Entre los Hermanos Musulmanes, con diferencia la fuerza más votada, y la coalición salafista Al Nur podrían recabar entre el 60% y el 70% de los escaños en juego. Así pues, y teniendo en cuenta que las provincias aún por votar tienen un perfil incluso más conservador, todos los pronósticos apuntan a un nuevo Parlamento controlado por partidos islamistas. Tal como pretendía la Junta Militar, el inicio de unas maratonianas legislativas –la elección de la Cámara Baja se prolongará hasta el 10 de enero, y la de la Cámara Alta hasta el 11 de enero–, parece haber relajado la presión que sufría por parte de Tahrir, cada día ocupada por menos activistas. Probablemente, el centro de contestación al poder de la autoridad militar se desplazará pronto al Parlamento electo, ya que la hoja de ruta de la cúpula castrense le otorga unos poderes muy limitados que difícilmente aceptarán la mayoría de diputados.
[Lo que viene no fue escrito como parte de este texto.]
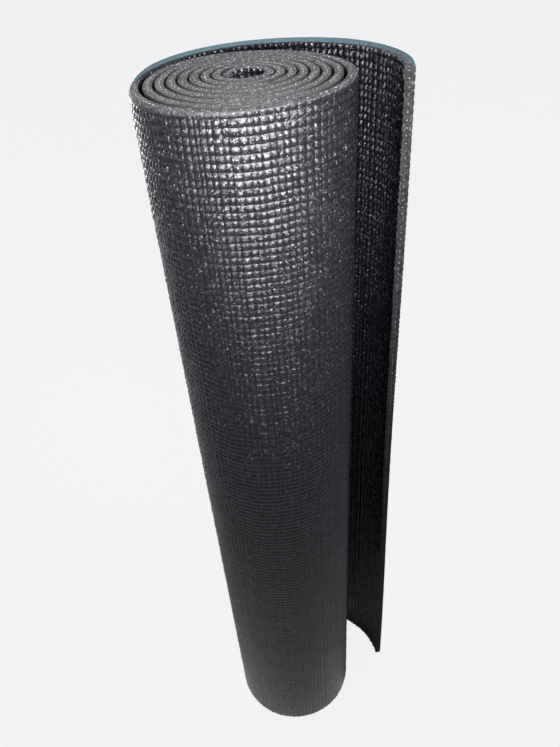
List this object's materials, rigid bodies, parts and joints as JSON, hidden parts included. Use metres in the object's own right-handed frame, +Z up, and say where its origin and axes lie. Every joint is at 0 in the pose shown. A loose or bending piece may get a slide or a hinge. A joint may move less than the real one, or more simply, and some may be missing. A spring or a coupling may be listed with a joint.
{
  "type": "rolled foam exercise mat",
  "caption": "Foam exercise mat rolled up and stood on end, its outer end loose as a curved flap that unrolls or curls in.",
  "frame": {"origin": "on the floor, in the middle of the rectangle that the standing roll and its flap take up", "axes": "+Z up along the roll, +Y to the back, where the flap passes, and +X to the right, where the flap ends"},
  "size_m": [0.1492, 0.1188, 0.61],
  "materials": {
    "foam_outer_face": "black PVC foam with a glossy skin over rows of embossed bumps",
    "scrim_yarn": "pale polyester yarn",
    "foam_inner_face": "black PVC foam, duller, with the same bumps"
  },
  "bodies": {
    "roll": {"outer_foam_roll": "foam_outer_face", "scrim_roll": "scrim_yarn", "inner_foam_roll": "foam_inner_face"},
    "strip_01": {"outer_foam_strip_01": "foam_outer_face", "scrim_strip_01": "scrim_yarn", "inner_foam_strip_01": "foam_inner_face"},
    "strip_02": {"outer_foam_strip_02": "foam_outer_face", "scrim_strip_02": "scrim_yarn", "inner_foam_strip_02": "foam_inner_face"},
    "strip_03": {"outer_foam_strip_03": "foam_outer_face", "scrim_strip_03": "scrim_yarn", "inner_foam_strip_03": "foam_inner_face"},
    "strip_04": {"outer_foam_strip_04": "foam_outer_face", "scrim_strip_04": "scrim_yarn", "inner_foam_strip_04": "foam_inner_face"},
    "strip_05": {"outer_foam_strip_05": "foam_outer_face", "scrim_strip_05": "scrim_yarn", "inner_foam_strip_05": "foam_inner_face"},
    "strip_06": {"outer_foam_strip_06": "foam_outer_face", "scrim_strip_06": "scrim_yarn", "inner_foam_strip_06": "foam_inner_face"},
    "strip_07": {"outer_foam_strip_07": "foam_outer_face", "scrim_strip_07": "scrim_yarn", "inner_foam_strip_07": "foam_inner_face"},
    "strip_08": {"outer_foam_strip_08": "foam_outer_face", "scrim_strip_08": "scrim_yarn", "inner_foam_strip_08": "foam_inner_face"},
    "strip_09": {"outer_foam_strip_09": "foam_outer_face", "scrim_strip_09": "scrim_yarn", "inner_foam_strip_09": "foam_inner_face"},
    "strip_10": {"outer_foam_strip_10": "foam_outer_face", "scrim_strip_10": "scrim_yarn", "inner_foam_strip_10": "foam_inner_face"}
  },
  "joints": [
    {"name": "bend_01", "type": "hinge", "parent": "roll", "child": "strip_01", "pos_m": [-0.07462, -0.00814, 0], "axis": [0.0043, 0.0022, 1], "range_deg": [-1.5, 23.3]},
    {"name": "bend_02", "type": "hinge", "parent": "strip_01", "child": "strip_02", "pos_m": [-0.07103, 0.01302, 0], "axis": [0.0044, 0.0022, 1], "range_deg": [-1.33, 20.57]},
    {"name": "bend_03", "type": "hinge", "parent": "strip_02", "child": "strip_03", "pos_m": [-0.06035, 0.03155, 0], "axis": [0.0047, 0.0021, 1], "range_deg": [-1.19, 18.34]},
    {"name": "bend_04", "type": "hinge", "parent": "strip_03", "child": "strip_04", "pos_m": [-0.04453, 0.04587, 0], "axis": [0.0053, 0.0015, 1], "range_deg": [-1.09, 16.79]},
    {"name": "bend_05", "type": "hinge", "parent": "strip_04", "child": "strip_05", "pos_m": [-0.0254, 0.05521, 0], "axis": [0.0061, 0, 1], "range_deg": [-1.03, 15.9]},
    {"name": "bend_06", "type": "hinge", "parent": "strip_05", "child": "strip_06", "pos_m": [-0.00453, 0.05927, 0], "axis": [0.0066, -0.0028, 1], "range_deg": [-1.02, 15.69]},
    {"name": "bend_07", "type": "hinge", "parent": "strip_06", "child": "strip_07", "pos_m": [0.01669, 0.05794, 0], "axis": [0.0062, -0.0069, 1], "range_deg": [-1.05, 16.15]},
    {"name": "bend_08", "type": "hinge", "parent": "strip_07", "child": "strip_08", "pos_m": [0.03688, 0.0512, 0], "axis": [0.0041, -0.0121, 0.9999], "range_deg": [-1.12, 17.28]},
    {"name": "bend_09", "type": "hinge", "parent": "strip_08", "child": "strip_09", "pos_m": [0.05451, 0.03921, 0], "axis": [-0.0007, -0.0179, 0.9998], "range_deg": [-1.24, 19.08]},
    {"name": "bend_10", "type": "hinge", "parent": "strip_09", "child": "strip_10", "pos_m": [0.06777, 0.02244, 0], "axis": [-0.0088, -0.0229, 0.9997], "range_deg": [-1.4, 21.56]}
  ],
  "couplings": [
    {"joint": "bend_02", "follows": "bend_01", "ratio": 0.8826},
    {"joint": "bend_03", "follows": "bend_01", "ratio": 0.7869},
    {"joint": "bend_04", "follows": "bend_01", "ratio": 0.7201},
    {"joint": "bend_05", "follows": "bend_01", "ratio": 0.6821},
    {"joint": "bend_06", "follows": "bend_01", "ratio": 0.6729},
    {"joint": "bend_07", "follows": "bend_01", "ratio": 0.6926},
    {"joint": "bend_08", "follows": "bend_01", "ratio": 0.7412},
    {"joint": "bend_09", "follows": "bend_01", "ratio": 0.8185},
    {"joint": "bend_10", "follows": "bend_01", "ratio": 0.9248}
  ]
}
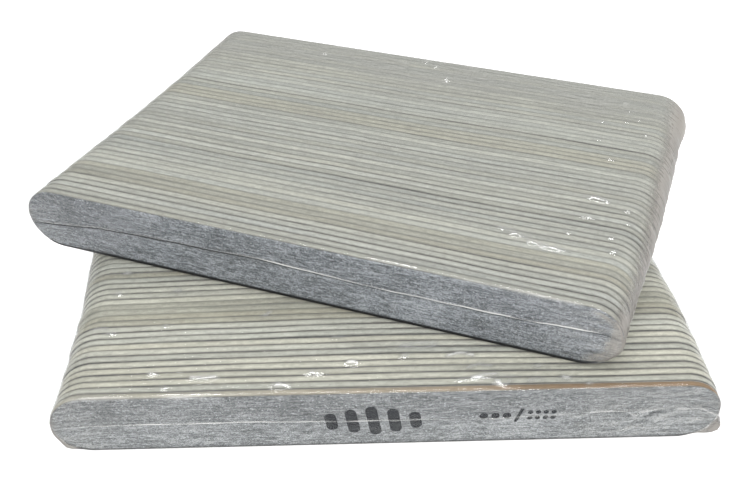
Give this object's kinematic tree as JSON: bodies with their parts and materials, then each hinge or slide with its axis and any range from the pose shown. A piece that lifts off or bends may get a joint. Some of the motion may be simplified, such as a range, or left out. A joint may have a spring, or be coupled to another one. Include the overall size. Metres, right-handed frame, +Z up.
{
  "type": "stack of shrink-wrapped nail file packs",
  "caption": "Flat retail packs of straight round-ended nail files, standing on edge side by side in clear shrink film, the top pack lying turned on the bottom one.",
  "frame": {"origin": "centre of the bottom of the whole stack's box, on the surface it stands on", "axes": "+X along the lower pack's files, +Y from the lower pack's front file to its back file, +Z up"},
  "size_m": [0.218, 0.1734, 0.0415],
  "materials": {
    "pale_wood": "bare sanded pale wood, some boards tan",
    "coarse_abrasive": "grey coated abrasive paper, coarse grit",
    "fine_abrasive": "grey coated abrasive paper, fine grit",
    "clear_film": "clear glossy shrink film, wrinkled at ends and seam"
  },
  "bodies": {
    "lower_pack": {"lower_front_file_core": "pale_wood", "lower_front_file_coarse_paper": "coarse_abrasive", "lower_front_file_fine_paper": "fine_abrasive", "lower_back_file_core": "pale_wood", "lower_back_file_coarse_paper": "coarse_abrasive", "lower_back_file_fine_paper": "fine_abrasive", "lower_files_row1_cores": "pale_wood", "lower_files_row1_coarse_papers": "coarse_abrasive", "lower_files_row1_fine_papers": "fine_abrasive", "lower_files_row2_cores": "pale_wood", "lower_files_row2_coarse_papers": "coarse_abrasive", "lower_files_row2_fine_papers": "fine_abrasive", "lower_files_row3_cores": "pale_wood", "lower_files_row3_coarse_papers": "coarse_abrasive", "lower_files_row3_fine_papers": "fine_abrasive", "lower_files_row4_cores": "pale_wood", "lower_files_row4_coarse_papers": "coarse_abrasive", "lower_files_row4_fine_papers": "fine_abrasive", "lower_files_row5_cores": "pale_wood", "lower_files_row5_coarse_papers": "coarse_abrasive", "lower_files_row5_fine_papers": "fine_abrasive", "lower_files_row6_cores": "pale_wood", "lower_files_row6_coarse_papers": "coarse_abrasive", "lower_files_row6_fine_papers": "fine_abrasive", "lower_shrink_film": "clear_film"},
    "upper_pack": {"upper_front_file_core": "pale_wood", "upper_front_file_coarse_paper": "coarse_abrasive", "upper_front_file_fine_paper": "fine_abrasive", "upper_back_file_core": "pale_wood", "upper_back_file_coarse_paper": "coarse_abrasive", "upper_back_file_fine_paper": "fine_abrasive", "upper_files_row1_cores": "pale_wood", "upper_files_row1_coarse_papers": "coarse_abrasive", "upper_files_row1_fine_papers": "fine_abrasive", "upper_files_row2_cores": "pale_wood", "upper_files_row2_coarse_papers": "coarse_abrasive", "upper_files_row2_fine_papers": "fine_abrasive", "upper_files_row3_cores": "pale_wood", "upper_files_row3_coarse_papers": "coarse_abrasive", "upper_files_row3_fine_papers": "fine_abrasive", "upper_files_row4_cores": "pale_wood", "upper_files_row4_coarse_papers": "coarse_abrasive", "upper_files_row4_fine_papers": "fine_abrasive", "upper_files_row5_cores": "pale_wood", "upper_files_row5_coarse_papers": "coarse_abrasive", "upper_files_row5_fine_papers": "fine_abrasive", "upper_files_row6_cores": "pale_wood", "upper_files_row6_coarse_papers": "coarse_abrasive", "upper_files_row6_fine_papers": "fine_abrasive", "upper_shrink_film": "clear_film"}
  },
  "joints": [
    {"name": "upper_pack_lift", "type": "slide", "parent": "lower_pack", "child": "upper_pack", "axis": [0, 0, 1], "range_m": [0, 0.06]}
  ]
}
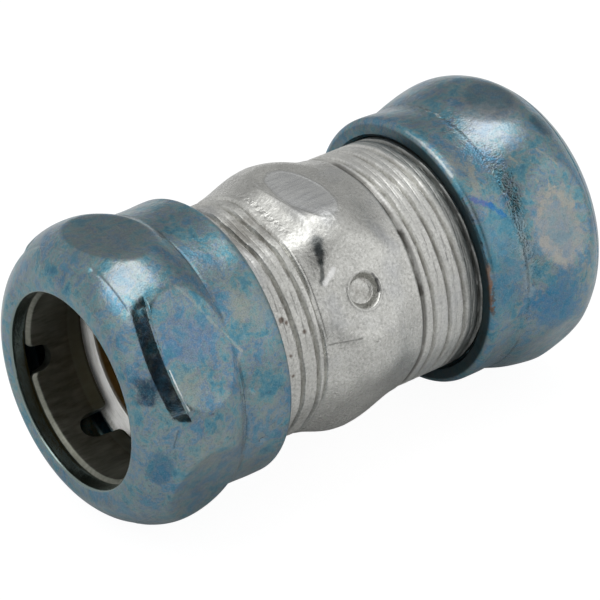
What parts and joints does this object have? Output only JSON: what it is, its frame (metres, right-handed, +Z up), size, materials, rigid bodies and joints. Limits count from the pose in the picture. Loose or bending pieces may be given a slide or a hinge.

La crisis generada por la segunda ola revolucionaria provocó la dimisión del gobierno presidido por Essam Sharaf, y al exprimer ministro Kamal Ganzuri le fue asignada la tarea de formar un nuevo ejecutivo. Su nombramiento fue rechazado por todas las fuerzas políticas de la oposición y por los grupos de jóvenes revolucionarios que piden la creación de un gobierno de “salvación nacional” que asuma los poderes de la Junta Militar. No obstante, la cúpula castrense no planea entregar el poder a una autoridad civil hasta julio, después de la celebración de las elecciones presidenciales. El lento tránsito de la legitimidad popular desde la plaza Tahrir al futuro Parlamento, sumado al enrocamiento de la Junta Militar, abre un periodo de gran incertidumbre sobre el camino que seguirá la transición egipcia durante los próximos meses.

En buena parte, dependerá del grado de presión a la cúpula castrense que escojan aplicar los Hermanos Musulmanes. Después de más de seis décadas de persecución, su probable victoria electoral les sitúa frente a la mayor cuota de poder nunca obtenida. Y, con ella, también ante una gran responsabilidad.